To his right reclined the figure of Hercules, who symbolized strength.  Coutan depicted the god with a less-brawny physique than expected.  The Times noted he "is surrounded by objects familiar in daily life.  Here are the cogwheel, the anchor, the anvil, and the beehive.  Also there are sheaves of wheat, and branches of oak."  Coutan's intention was, apparently, to focus less on Hercules' musculature so as to give him a more commercial and domestic focus.

"If the figure of Hercules is indicative of strength and action, that of Minerva, on the other side of the central figure, typifies thought and study," explained the article.

About two weeks before the group's completion, Walter Roberts of William Bradley & Son described the figures to a New York Times journalist.  Leading him to a huge unworked block of limestone, he said "This is a head for the lady over there, Minerva.  It weighs some fourteen tons.  We hope to get out of it also her curls and ornaments.  And that block of stone coming down the shop on the overhead crane is a little memorandum, a book or scroll, which she may peruse during the rest of her life."

Mercury was being worked on in two sections.  "Up to the waist line we are building him on this side of the shop, and on the other we are taking care of the rest of him."

The Times told its readers "Mercury will stand with right hand extended and holding in his left the magic wand said to exercise influence over living and dead, and to bestow wealth and prosperity."  Behind Mercury, an immense eagle spread its wings, extending its rather threatening head around the god's right leg.

When Grand Central neared completion (and opening) in 1913, Jules-Felix Coutan was still working on the sculpture in Paris.  from the collection of the Museum of the City of New York

John Donnelly and William Bradley & Son completed the monumental task within six weeks of receiving the plaster model.   Installed above the Park Avenue entrance, the figures surmounted a broken pediment which embraced the gigantic Tiffany glass-faced clock.  At 13 feet in diameter it remains the largest example of Tiffany glass in the world.  On either side of the clock, cornucopias spilled sumptuous fruits and grains over the ledge.

Throughout the subsequent decades Transportation became alternatively known as the Glory of Commerce.  This is possibly because of one magazine account which identified Hercules as depicting "moral energy," Minerva as "mental energy," and Mercury as "symbolizing the glory of commerce."

The clock, the sculptures and the building itself were threatened several times in the 20th century.  In 1954 William Zeckendorf hired architect I. M. Pei to design an proposed 80-story structure on the site.  Pei's concept was a somewhat hour-glass shaped skyscraper.  And although in 1963 the Pan Am Building replaced the six-story Terminal office building; the main structure survived.

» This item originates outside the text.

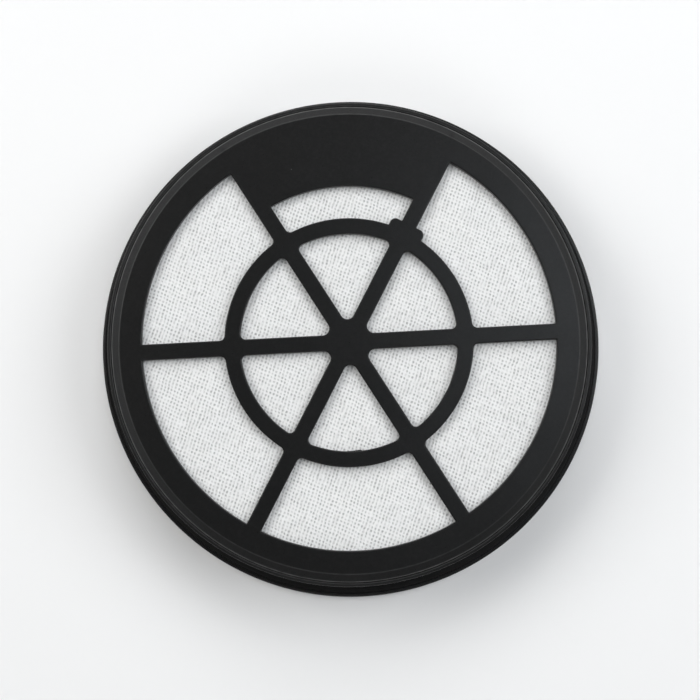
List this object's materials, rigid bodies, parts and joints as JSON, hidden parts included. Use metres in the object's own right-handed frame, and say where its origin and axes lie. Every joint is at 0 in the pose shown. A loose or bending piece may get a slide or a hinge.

Grand Central was blackened with dirt by the second half of the century.  photo from the collection of the New York Public Library
Jacqueline Kennedy Onassis was highly instrumental in thwarting Penn Central's 1968 plans to erect an office tower on top of Grand Central.  Among her arguments, she said "Is it not cruel to let our city die by degrees, stripped of all her proud monuments, until there will be nothing left of all her history and beauty to inspire our children?"

Grand Central was designated a New York City monument, saving the building.  In 1992 a complete restoration of the soot-blackened building was initiated.  Included in the 12-year project was the dismantling and restoration of the Tiffany Glass clock by Rohlf's Stained & Leaded Glass of Mount Vernon, New York.

photo copyright Bo Zaunders via

The studio replicated damaged or missing pieces, cleaned the existing elements, and reinstalled the restored clock face.  Today, as it was in 1914, the monumental sculptural group and clock are the focal point of one of Manhattan's most recognizable landmarks.


  1. Thank you for that great description & explanation of the figures around the clock. I'll look at it a bit differently when I pass by it each morning.

    Might the anchor near Hercules refer to the origins of the Vanderbilt family's transportation empire (beginning with Cornelius Vanderbilt working on his father's ferry in New York Harbor, then starting his own ferry between Staten Island and Manhattan, earning him the nickname Commodore)?

    If so, then perhaps the figure of Hercules was meant to be a subtle reference to the Vanderbilts themselves, and their role in building the New York Central railroad and Grand Central Terminal (the beehive representing their industriousness, the cog representing the machinery of the railroad, etc.)?

  2. Do you know why you use the Roman names for the Gods and not Greeks?